What are Strengths and Weaknesses?

Strengths, just like weakness, should not be classified as a positive or negative trait but rather, something which strengthens you. Something that you would look forward to doing. For example, I enjoy writing articles and look forward to sharing them with everyone. This activity leaves me feeling energised rather than drained after completing it. Weakness is the total opposite of Strengths in which they leave us feeling drained and are activities that we loathe to do.

Investing in your Strengths

“Invest in your strengths. You will grow the most in areas where you are already strong.”

Instead of categorising ourselves on what we lack, we should instead characterise ourselves on our strengths. The strengths that already define who we are. To begin investing in your strength, firstly, you would need to identify them. Identifying strengths allows us to understand ourselves further and to seek ways to apply them in our daily lives.

How does one Identify their Strengths?

By using the SIGN technique, which consists of (Success, Instinct, Growth and Need as mentioned by Marcus Buckingham). It allows us to notice activities that check the following:

  • Success: A feeling of achievement or accomplishment in which you feel in control of.
  • Instinct: Anticipating and looking forward to doing that particular activity.
  • Growth: A sense of learning and growing within the activity. Or a state of flow. In which time seems to zoom past when you are fully immersed in the said activity.
  • Need: how do you feel once the need to complete the activity is done.

Learn to keep track of everyday activities

Every day, we are exposed to hundreds of different stimuli, and as each passing day goes by, we tend to forget a little of the past. However, by developing a habit in tracking what you enjoyed and hated in everyday activities would help you learn a little more about your strengths. You can begin by reflecting on the events done today, yesterday, the past week or every month. This allows you to have a sense of the type of work you enjoy.

Over time, take an hour or a day off the week to reflect and review your tracking list. By then, hopefully, you would have a better perspective on activities that energises or drains you.

Knowing yourself

While we’re on the subject of identifying our strengths, we can also take this time to learn about ourselves. Simple questions such as:

  • What do you enjoy doing the most?
  • What kind of activities leave you feeling weak, drained or bored?
  • What matters to you the most?
  • What motivates you?
  • Framing the future, In five years, what do you want to become or work on?

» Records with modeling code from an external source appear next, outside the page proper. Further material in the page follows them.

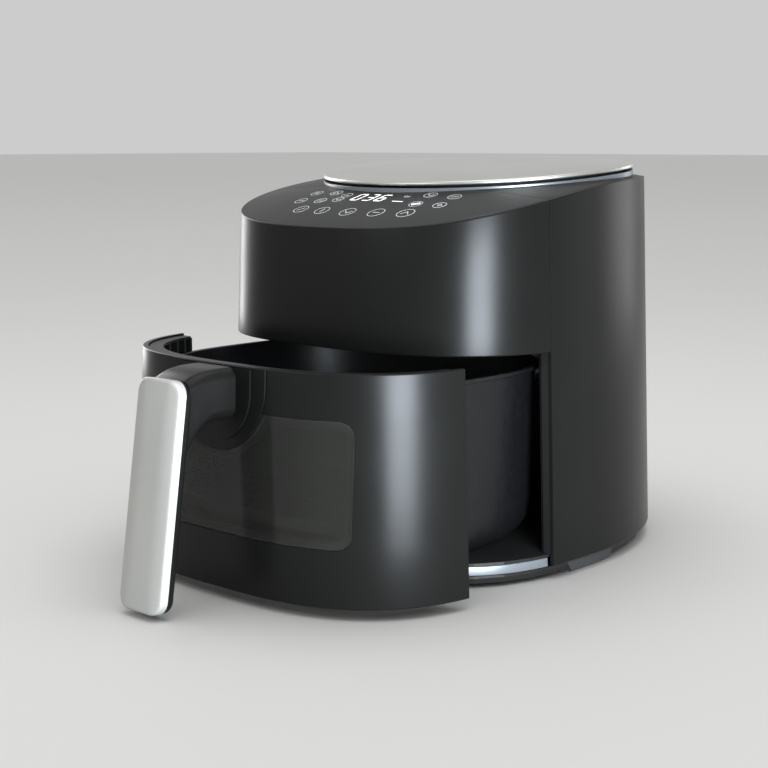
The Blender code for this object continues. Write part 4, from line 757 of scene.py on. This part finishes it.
for cx, cy, radius, sign in RINGS:
    ring_mark(cx, cy, radius)
    for x0, y0, x1, y1 in SIGNS[sign]:
        stroke(cx, cy, *(v * radius * 0.5 for v in (x0, y0, x1, y1)))

BARS = {"top": (0, 1, 1, 1), "middle": (0, 0.5, 1, 0.5), "bottom": (0, 0, 1, 0), "upper left": (0, 0.5, 0, 1),
        "upper right": (1, 0.5, 1, 1), "lower left": (0, 0, 0, 0.5), "lower right": (1, 0, 1, 0.5)}
FIGURES = {"0": ("top", "bottom", "upper left", "upper right", "lower left", "lower right"),
           "3": ("top", "middle", "bottom", "upper right", "lower right"),
           "6": ("top", "middle", "bottom", "upper left", "lower left", "lower right")}
FIGURE_WIDTH, FIGURE_HEIGHT, FIGURE_Y, SHORT = 6.4, 12.5, -86.0, 0.06
FIGURE_LINE, FIGURE_LEAN = 1.25, 0.12
for left, figure in zip((-15.0, -3.0, 8.6), "036"):
    for bar in FIGURES[figure]:
        x0, y0, x1, y1 = BARS[bar]
        dx, dy = (x1 - x0) * SHORT, (y1 - y0) * SHORT
        stroke(left, FIGURE_Y, (x0 + dx) * FIGURE_WIDTH, (y0 + dy) * FIGURE_HEIGHT, (x1 - dx) * FIGURE_WIDTH,
               (y1 - dy) * FIGURE_HEIGHT, FIGURE_LINE, figures, FIGURE_LEAN)
stroke(0, 0, 26.5, -85.4, 36.5, -85.4, 1.0, figures)
stroke(0, 0, 48.6, -89.6, 54.2, -86.4, 2.6, figures)
ring_mark(30.7, -74.9, 1.6)
stroke(33.6, -74.9, 0, -1.8, 0, 1.8, 0.5)


def joined(parts):
    """One mesh from many closed slabs: each slab's rows of points are closed into a tube with capped ends."""
    shape = bmesh.new()
    for points in parts:
        shape.from_mesh(skin(points, around=False, along=True))
    data = bpy.data.meshes.new("marks")
    shape.to_mesh(data)
    shape.free()
    return data


for name, parts, material in (("panel_marks", marks, "lit_mark"), ("panel_figures", figures, "lit_figure")):
    obj = place(name, joined(parts), "housing", "display", plan_y)
    obj.data.materials[0] = MATERIALS[material]

# %% [markdown]
# ## Disc behind the handle
# A shallow shield covers the place where the handle is screwed on: straight sides from the drawer's top, closed
# by a half circle.  The handle's own flange is a smaller shield on it.  Both follow the drawer's curve, so each
# is a curved slab kept only inside its outline, with a bevelled edge that catches a thin line of light.

# %% Shields
def shield(radius, centre_z, top):
    """Outline (x, z): a half circle below its centre, with straight sides up to the top."""
    a = np.radians(np.linspace(-90, 90, 61))
    arc = np.column_stack([radius * np.sin(a), centre_z - radius * np.cos(a)])
    return np.vstack([arc, [[radius, top], [-radius, top]]])


HUB_PROUD, HUB_OFF, HUB_MARGIN = 1.2 * MM, 0.3 * MM, 0.3 * MM
hub = shaped(slab(-HUB_PROUD, -HUB_OFF, 90 * MM, 161.1 * MM, 36, 120),
             prism(shield(HUB_RADIUS - HUB_MARGIN, HUB_HEIGHT, 172 * MM), *THROUGH_FRONT), "INTERSECT")
bevelled(place("handle_disc", hub, "drawer", "gloss_black_plastic", drawer_y, ["handle_hub"]), 0.4 * MM)

# %% [markdown]
# ## Handle
# The arm leaves the shield level and curves down into the back of the grip, as one black moulding.  It is a
# rounded rectangle carried forwards, whose lower edge drops ever faster towards the grip.  The silver plate on
# the grip's front is flat in the middle and crowned towards its sides, which spreads the light across it.

# %% Arm and grip body
ARM_HALF, ARM_LOW, ARM_HIGH, ARM_CORNER = 22.5 * MM, 126.0 * MM, 160.5 * MM, 8.0 * MM
ARM_TAPER, ARM_LOW_DROP, ARM_HIGH_DROP, DROP_START = 1.8 * MM, 26 * MM, 6 * MM, 0.2
GRIP_TOP, GRIP_BOTTOM, GRIP_FACE = 156.5 * MM, 4.5 * MM, -188.8 * MM
GRIP_TILT = math.radians(8.27)
GRIP_HALF, GRIP_CORNER, PLATE = 21.55 * MM, 10.5 * MM, 8.0 * MM
GRIP_MARGIN, GRIP_ROUND, GRIP_WALL = 0.6 * MM, 3.2 * MM, 3.0 * MM
FLAT = 7 * MM
arm_root = float(outline(HOUSING, np.array([0.0]), -HUB_PROUD - HUB_OFF, ARM_LOW)[1][0])
arm_end = (PLATE + GRIP_WALL) / math.cos(GRIP_TILT)


def arm_section(t):
    """Rounded rectangle at share t of the way from shield to grip.

    Its edges fall with the cube of the last part of the way, and the far end leans with the grip.
    """
    half = ARM_HALF - ARM_TAPER * t
    late = max(0.0, (t - DROP_START) / (1 - DROP_START)) ** 3
    xz = rectangle(-half, half, ARM_LOW - ARM_LOW_DROP * late, ARM_HIGH - ARM_HIGH_DROP * late, ARM_CORNER, 8)
    grip_y = GRIP_FACE - (GRIP_TOP - xz[:, 1]) * math.tan(GRIP_TILT) + arm_end
    return np.column_stack([xz[:, 0], arm_root + (grip_y - arm_root) * t, xz[:, 1]])


def grip_row(inset, depth, crown=0.0):
    """The grip's outline moved in by inset, depth behind its tilted face; the crown sets the sides back."""
    half = GRIP_HALF - inset
    length = (GRIP_TOP - GRIP_BOTTOM) / math.cos(GRIP_TILT)
    xz = rectangle(-half, half, -length + inset, -inset, max(GRIP_CORNER - inset, 0.4 * MM))
    y = depth + crown * np.maximum(0, (np.abs(xz[:, 0]) - FLAT) / (GRIP_HALF - FLAT)) ** 2
    cos, sin = math.cos(-GRIP_TILT), math.sin(-GRIP_TILT)
    return np.column_stack([xz[:, 0], GRIP_FACE + y * cos - xz[:, 1] * sin, GRIP_TOP + y * sin + xz[:, 1] * cos])


grip_rows = [grip_row(GRIP_MARGIN, PLATE + 0.3 * MM), grip_row(GRIP_MARGIN, PLATE + GRIP_WALL)]
grip_rows += [grip_row(GRIP_MARGIN + GRIP_ROUND * (1 - math.cos(a)), PLATE + GRIP_WALL + GRIP_ROUND * math.sin(a))
              for a in np.radians([15, 30, 45, 60, 75, 90])]
grip = skin(np.stack(grip_rows))
arm = skin(np.stack([arm_section(t) for t in np.linspace(0, 1, 20)]))
FLANGE_RADIUS, FLANGE_HEIGHT, FLANGE_PROUD = 35 * MM, 144 * MM, 2.0 * MM
flange = shaped(slab(-HUB_PROUD - FLANGE_PROUD, -HUB_PROUD - HUB_OFF, 100 * MM, 159.8 * MM, 30, 100),
                prism(shield(FLANGE_RADIUS, FLANGE_HEIGHT, 171 * MM), *THROUGH_FRONT), "INTERSECT")
body = shaped(shaped(grip, arm, "UNION"), flange, "UNION")
bevelled(place("handle_arm_and_grip", body, "drawer", "gloss_black_plastic", drawer_y, ["handle_body"]), 0.5 * MM, 50)

# %% Silver grip plate
EDGE_ROUND = 2.0 * MM
CROWN_SIDE = 2.0 * MM
plate_rows = [grip_row(i * MM, 0.0, CROWN_SIDE) for i in (14.6, 12.5, 10.5, 8.5, 6.5, 4.5, 3)]
plate_rows += [grip_row(EDGE_ROUND * (1 - math.sin(a)), EDGE_ROUND * (1 - math.cos(a)), CROWN_SIDE)
               for a in np.radians([0, 18, 36, 54, 72, 90])]
plate_rows += [grip_row(0, PLATE - 0.5 * MM), grip_row(0.5 * MM, PLATE)]
place("silver_grip_plate", skin(np.stack(plate_rows)), "drawer", "painted_silver", drawer_y, ["handle_plate"])

# %% [markdown]
# ## Bowl and crisper plate
# The bowl is deep-drawn aluminium with a rolled rim and a non-stick coat.  The crisper plate is a punched sheet
# on four soft feet: a staggered field of round holes, cut here from one oval sheet.

# %% Drawer bowl
SHEET_MM = 1.5
outer = [(30, 22), (23, 22.6), (17, 25.5), (12, 30), (8.5, 35), (6.6, 43), (5.5, 52), (4.4, 90), (3, 146.8)]
inner = [(x + SHEET_MM, z + (0.9 if z < 40 else 0.2)) for x, z in outer[:0:-1]] + [(30.5, 23.5)]
rim = [(0.4, 147), (0, 147.5), (0, 149.2), (0.3, 149.8), (0.9, 150), (3.4, 150), (4.2, 149.6)]
bowl_profile = [(x * MM, z * MM) for x, z in outer + rim + inner]
bowl = carried(BOWL, bowl_profile, whole, 200, closed=False)
OPENING_HALF, OPENING_LOW, OPENING_HIGH, OPENING_CORNER = 90 * MM, 58 * MM, 120 * MM, 8 * MM
opening = prism(rectangle(-OPENING_HALF, OPENING_HALF, OPENING_LOW, OPENING_HIGH, OPENING_CORNER), *THROUGH_FRONT)
place("coated_drawer_bowl", shaped(bowl, opening), "drawer", "nonstick_coating", drawer_y, ["drawer_bowl"])

# %% Crisper plate
disc = carried(BOWL, [(11.8 * MM, 40 * MM), (11 * MM, 40.8 * MM), (11 * MM, 41.5 * MM), (11.5 * MM, 42 * MM)],
               whole, 160, closed=False)
PITCH, HOLE = 15 * MM, 3.0 * MM
FIELD_X, FIELD_Y, FIELD_POWER = 104 * MM, 100 * MM, 2.6
PUNCH_FOOT, PUNCH_TOP = 30 * MM, 50 * MM
column, row = np.meshgrid(np.arange(-7, 8), np.arange(-7, 8))
hx = ((column + 0.5 * (row % 2)) * PITCH).ravel()
hy = (row * PITCH * math.sin(math.radians(60))).ravel()
keep = (np.abs(hx) / FIELD_X) ** FIELD_POWER + (np.abs(hy) / FIELD_Y) ** FIELD_POWER < 1
turn = np.linspace(0, 2 * math.pi, 16, endpoint=False)
punches = bmesh.new()
for x, y in zip(hx[keep], hy[keep]):
    rows = [np.column_stack([x + HOLE * np.cos(turn), y + HOLE * np.sin(turn), np.full(turn.shape, z)])
            for z in (PUNCH_FOOT, PUNCH_TOP)]
    punches.from_mesh(skin(np.stack(rows)))
punch = bpy.data.meshes.new("punch")
punches.to_mesh(punch)
punches.free()
place("punched_crisper_plate", shaped(disc, punch), "plate", "nonstick_coating", drawer_y, ["crisper_plate"])
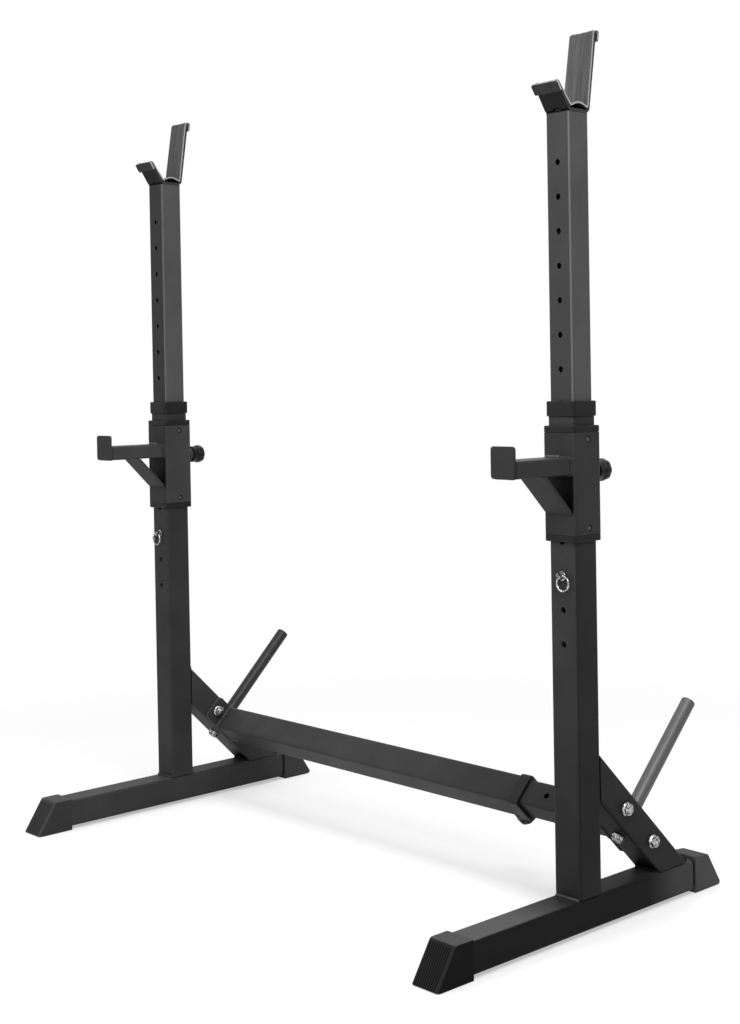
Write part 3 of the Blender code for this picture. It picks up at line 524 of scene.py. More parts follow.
def square_ring(half, radius, z):
    return [(x, y, z) for x, y in rounded_rectangle(half, half, radius)]


def circle(radius, z, steps=40):
    turns = [2 * math.pi * i / steps for i in range(steps)]
    return [(radius * math.cos(turn), radius * math.sin(turn), z) for turn in turns]


def rods(centres, radius, length, axis, steps=HOLE_STEPS):
    """Parallel cylinders in one mesh."""
    mesh = bpy.data.meshes.new("rods")
    bm = bmesh.new()
    turned = Vector((0, 0, 1)).rotation_difference(Vector(axis)).to_matrix().to_4x4()
    for centre in centres:
        placed = Matrix.Translation(centre) @ turned
        ends = []
        for end in (-length / 2, length / 2):
            ring = [placed @ Vector(point) for point in circle(radius, end, steps)]
            ends.append([bm.verts.new(point) for point in ring])
        for i in range(steps):
            j = (i + 1) % steps
            bm.faces.new((ends[0][i], ends[0][j], ends[1][j], ends[1][i]))
        bm.faces.new(ends[0][::-1])
        bm.faces.new(ends[1])
    bmesh.ops.recalc_face_normals(bm, faces=bm.faces)
    bm.to_mesh(mesh)
    bm.free()
    return mesh


def block(low, high):
    """A block between two corners."""
    corners = [(low[0], low[1]), (high[0], low[1]), (high[0], high[1]), (low[0], high[1])]
    return loft([[(x, y, z) for x, y in corners] for z in (low[2], high[2])])


print("points round a square", 4 * (CORNER_STEPS + 1), "and round a hole", HOLE_STEPS)

# %% [markdown]
# ## Holes and edges
# Holes are cut with a Boolean. Most pieces then get a Bevel, which rounds their sharp edges as
# paint and tooling do, and a Weighted Normal, which keeps large faces flat beside those edges.
# Welds, bolts, rings and springs have no sharp edges to round, so they go without.

# %% Holes and edges
def combined(mesh, tool, operation="DIFFERENCE"):
    """The mesh after a Boolean with the tool."""
    target = bpy.data.objects.new("target", mesh)
    cutter = bpy.data.objects.new("cutter", tool)
    for part in (target, cutter):
        bpy.context.collection.objects.link(part)
    step = target.modifiers.new("combine", "BOOLEAN")
    step.operation = operation
    step.solver = "EXACT"
    step.object = cutter
    shapes = bpy.context.evaluated_depsgraph_get()
    result = bpy.data.meshes.new_from_object(target.evaluated_get(shapes))
    bpy.data.objects.remove(target)
    bpy.data.objects.remove(cutter)
    return result


def moved(mesh, matrix):
    mesh.transform(matrix)
    return mesh


def finished(name, mesh, material, body, replaced=(), edge=0.0005, segments=2):
    """Shows a mesh as a piece of the rack: smooth, with rounded edges, on its body."""
    mesh.name = name
    mesh.materials.clear()
    mesh.materials.append(material)
    mesh.shade_smooth()
    piece = bpy.data.objects.new(name, mesh)
    bpy.context.collection.objects.link(piece)
    if edge:
        bevel = piece.modifiers.new("edges", "BEVEL")
        bevel.width = edge
        bevel.segments = segments
        bevel.limit_method = "ANGLE"
        bevel.angle_limit = math.radians(38)
        bevel.use_clamp_overlap = True
        weights = piece.modifiers.new("flat_faces", "WEIGHTED_NORMAL")
        weights.keep_sharp = False
        weights.weight = 80
    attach(piece, body)
    if replaced:
        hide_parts(*replaced)
    return piece


# %% [markdown]
# ## Where things stand
# These are the rack's own measures, in metres, the same as in its source. Each side's pieces
# share one set of axes at the foot of its upright. The crossbar, the braces and the pegs share
# a second set that is tilted by 45 degrees, with Y down the brace and Z along the peg.

# %% Measures
HALF_SPAN = 0.516
UPRIGHT_Y = -0.0040
HOLE_PITCH = 0.050
HOLE_RADIUS = 0.00475
WALL = 0.002
GAP = 0.0003
OUTER_TUBE = 0.050
INNER_TUBE = 0.045
SLEEVE_TUBE = 0.060
TUBE_CORNER = 0.0055
INNER_CORNER = 0.0035
SIDES = (("left", -1), ("right", 1))


def side_axes(sign):
    return Matrix.Translation((sign * HALF_SPAN, UPRIGHT_Y, 0))


CROSSBAR_Y = 0.1115
CROSSBAR_Z = 0.1365
ALONG_Y = Matrix.Rotation(math.radians(-90), 4, "X")
ALONG_X = Matrix.Rotation(math.radians(90), 4, "Y")


def brace_axes(x):
    place = Matrix.Translation((x, UPRIGHT_Y + CROSSBAR_Y, CROSSBAR_Z))
    return place @ Matrix.Rotation(math.radians(-45), 4, "X")


# %% [markdown]
# ## Square tubes
# A square tube is four rings: outside bottom, outside top, inside top, inside bottom, joined
# round. The rows of pin holes go through the front and rear walls, 50 mm apart.

# %% Square tubes
def tube_mesh(size_x, size_y, low, high):
    rings = []
    for inset, radius, ends in ((0, TUBE_CORNER, (low, high)), (WALL, INNER_CORNER, (high, low))):
        outline = rounded_rectangle(size_x / 2 - inset, size_y / 2 - inset, radius)
        rings += [[(x, y, z) for x, y in outline] for z in ends]
    return loft(rings, closed=True)


def hole_row(first, count, pitch=HOLE_PITCH):
    return [first + i * pitch for i in range(count)]


def holed_tube(size, low, high, holes):
    drill = rods([(0, 0, z) for z in holes], HOLE_RADIUS, 0.08, (0, 1, 0))
    return combined(tube_mesh(size, size, low, high), drill)


LEG_HEIGHT = 0.0475
LEG_MIDDLE = 0.02975
LEG_TOP = 0.0535
LEG_FRONT_END = -0.2697
LEG_REAR_END = 0.2432
OUTER_TOP = 0.771
INNER_TOP = 1.196
INNER_LENGTH = 0.810
LOWEST_OUTER_HOLE = 0.4237
OUTER_HOLES = 7
TOP_HOLE = 1.1237
INNER_HOLES = 15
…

Action Plan and ways to support your goals

Create an action plan based on what you discovered or noticed about your strengths and yourself.

  • What types of projects do you want to work on?
  • What don’t you mind doing?
  • Which tasks do you look forward to doing?
  • Which tasks do you avoid altogether or procrastinate on?

Additionally, depending on if you plan to apply your strengths at work or out of work, some ways in which you can grow to support your goals include:

  • On the job growth by taking up new projects and responsibilities
  • Mentorship programs
  • External education and courses

Lastly, it is essential to note that strengths by itself, does not only come from activities or work alone. They can also come from how you approach whatever work you do.